Cet affaiblissement ainsi que la fonte des glaces sont deux signes avant-coureurs qui nous font dire que nous sommes sur une pente d'accélération des effets visibles du réchauffement climatique. Il y a une urgence absolue à réduire beaucoup plus fortement nos émissions carbones et il faut le faire avec des moyens qui soient à la hauteur des enjeux. C’est-à-dire, pour la France et l'Europe, sortir de l'électricité, du fossile et du nucléaire. Et enclencher rapidement le virage vers plus d’efficacité énergétique, et des énergies renouvelables plus importantes en nombre et en diversité que ce que l'on voit aujourd'hui. Les pays scandinaves nous montrent que c'est tout à fait possible sur différents types d'échelle. Concrètement, pour atténuer le plus possible tous ces phénomènes, il faut faire tous les trois à quatre ans ce que nous avons réussi à accomplir ces vingt dernières années.

La vulnérabilité du littoral, et les risques pour les villes côtières, sont désormais des préoccupations du quotidien, et notamment en France. Dans le sud de la Bretagne nous pouvons constater que sur un certain nombre de tempêtes d'hiver, il y a eu des reculs de la bande côtière. Des villes comme Dunkerque pourraient avoir 15 à 20% de leurs surfaces submergées si le niveau de la mer montait ne serait-ce que de 20 centimètres. Mais ce n'est rien à côté de ce que l'on constate dans les outre-mer français et les îles du pacifique et de l'océan Indien. Rappelons-nous les inondations et les cyclones dans les Caraïbes qui sont également des effets du dérèglement climatiques. 

Face à des relevés aussi alarmants que penser de l'intérêt public et politique qui est porté à l'observation des pôles et au réchauffement climatique tant au niveau international que national ?
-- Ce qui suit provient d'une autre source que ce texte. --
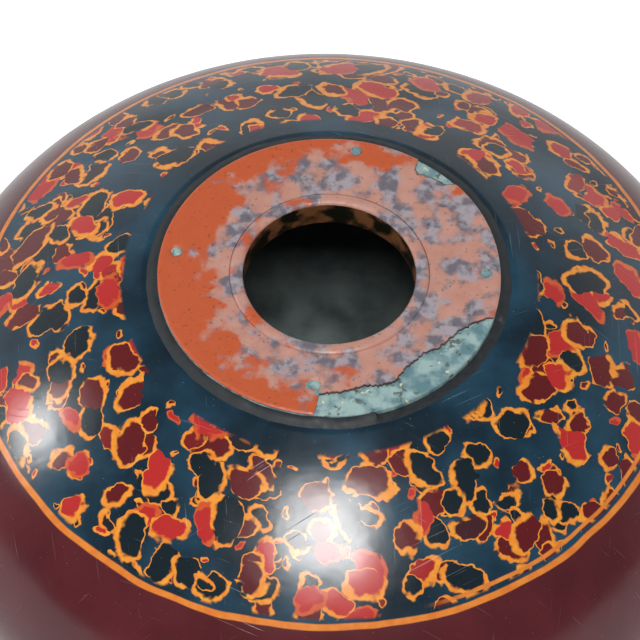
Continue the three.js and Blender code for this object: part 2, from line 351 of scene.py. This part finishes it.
def spotted_lacquer():
    made, tree, shader = material("spotted lacquer")
    unrolled = tree.nodes.new("ShaderNodeUVMap")
    unrolled.uv_map = "unrolled"
    place = scaled(tree, unrolled.outputs["UV"], 1 / MM / UNROLLED_PER_METRE)
    far = vector_of(tree, "LENGTH", place)
    waver = sum_of(tree, "MULTIPLY_ADD", clouds(tree, place, 0.06, 2.0), 1.6, -0.8)
    far = sum_of(tree, "ADD", far, waver)
    ground = over(tree, ramp(tree, clouds(tree, place, 0.05, 4.0), 0.35, 0.7),
                  colour(10, 30, 42), colour(30, 66, 86))
    paint = ground
    layers = (  # how far the layer is moved, cell, smallest, largest, line, missing
        ((31.0, 12.0, 0.0), 4.6, 0.35, 0.85, 0.30, 0.55),
        ((-57.0, 40.0, 0.0), 8.2, 1.5, 2.8, 0.55, 0.30),
        ((90.0, -71.0, 0.0), 7.4, 1.3, 2.6, 0.50, 0.36),
        ((-13.0, -140.0, 0.0), 9.4, 1.9, 3.1, 0.62, 0.34),
    )
    field = sum_of(tree, "MULTIPLY", ramp(tree, far, 38.6, 39.6),
                   ramp(tree, far, LINE_TRAVEL / MM - 1.0, LINE_TRAVEL / MM - 1.8))
    for shift, cell, smallest, largest, line, missing in layers:
        spots = placed(tree, rubbed_spots, Place=vector_of(tree, "ADD", place, shift), Cell=cell,
                       Smallest=smallest, Largest=largest, Line=line, Missing=missing)
        tint = spots.outputs["Tint"]
        deep = over(tree, ramp(tree, tint, 0.30, 0.36), colour(14, 30, 38), colour(92, 22, 26))
        fill = over(tree, ramp(tree, tint, 0.66, 0.72), deep, colour(176, 40, 38))
        rim = over(tree, clouds(tree, place, 0.5, 2.0), colour(214, 96, 26), colour(240, 172, 62))
        plain = sum_of(tree, "MULTIPLY", ramp(tree, tint, 0.86, 0.90), 0.75)
        rim = over(tree, plain, rim, colour(184, 48, 36))
        worn = ramp(tree, clouds(tree, vector_of(tree, "ADD", place, shift), 0.24, 2.0), 0.36, 0.44)
        inside = sum_of(tree, "MULTIPLY", spots.outputs["Inside"], field)
        outline = sum_of(tree, "MULTIPLY", sum_of(tree, "MULTIPLY", spots.outputs["Outline"], worn), field)
        paint = over(tree, inside, paint, fill)
        paint = over(tree, outline, paint, rim)
    line_place = LINE_TRAVEL / MM
    gap = sum_of(tree, "ABSOLUTE", sum_of(tree, "SUBTRACT", far, line_place))
    ring = ramp(tree, gap, 0.75, 0.45)
    second_gap = sum_of(tree, "ABSOLUTE", sum_of(tree, "SUBTRACT", far, line_place - 2.1))
    corner = vector_of(tree, "DISTANCE", place, (48.0, -48.0, 0.0))
    second_ring = sum_of(tree, "MULTIPLY", ramp(tree, second_gap, 0.5, 0.25), ramp(tree, corner, 34.0, 24.0))
    ring = sum_of(tree, "MAXIMUM", ring, second_ring)
    red = over(tree, clouds(tree, place, 0.08, 4.0), colour(62, 20, 26), colour(98, 36, 42))
    paint = over(tree, ramp(tree, far, line_place - 0.1, line_place + 0.1), paint, red)
    paint = over(tree, ring, paint, over(tree, clouds(tree, place, 0.4), colour(196, 88, 30),
                                         colour(232, 150, 62)))
    marks = placed(tree, handling_marks, Place=place)
    paint = over(tree, sum_of(tree, "MULTIPLY", marks.outputs["Scratches"], 0.10), paint,
                 colour(190, 200, 205))
    paint = over(tree, sum_of(tree, "MULTIPLY", marks.outputs["Specks"], 0.55), paint, colour(176, 176, 166))
    feed(tree, shader.inputs["Base Color"], paint)
    rough = sum_of(tree, "MULTIPLY_ADD", clouds(tree, place, 0.12, 4.0), 0.16, 0.12)
    rough = sum_of(tree, "MULTIPLY_ADD", marks.outputs["Scratches"], 0.2, rough)
    feed(tree, shader.inputs["Roughness"], rough)
    bumped(tree, shader, sum_of(tree, "ADD", clouds(tree, place, 0.10, 3.0),
                                sum_of(tree, "MULTIPLY", marks.outputs["Scratches"], -0.1)), 0.25, 0.0004)
    return made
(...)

L'intérêt ? Je vous trouve optimiste. Il se trouve que l'Arctique est régulé par le Conseil de l'Arctique. On se rend compte depuis une dizaine d'années maintenant que ce conseil a beaucoup de mal à être une instance de gouvernance environnementale qui prenne des décisions à la hauteur des enjeux. Nous avons besoin de plus d'actions pour préserver les territoires polaires, et accélérer la mise en place de l’Accord de Paris. Qu’il s’agisse de mettre en place des Aires Marines Protégées dans l’Arctique, d’éviter l’exploitation déraisonnée des fonds marins ou l’ouverture de routes marines aussi risquées que polluantes, les enjeux sont immenses et nous savons quelles clés activer pour agir des maintenant. Nous devons également à la fois nous adapter et nous protéger quant à la montée des eaux, passer d’une situation de vulnérabilité du littoral à une meilleure résilience, ce qui passe par moins minéraliser les villes côtières, moins bétonner le littoral,  et mieux insérer la nature dans la ville. Les habitants du Pacifique, comme les peuples arctiques, ont beaucoup à nous apprendre en ce sens. Et, plus que jamais, accélérer la transition énergétique vers plus d’efficacité, la fin des énergies fossiles et nucléaire, et la transition vers les énergies renouvelables, qui sont des choix économiquement très avisés, et les mieux à mêmes d’atténuer les effets du dérèglement climatique et de nous adapter facilement.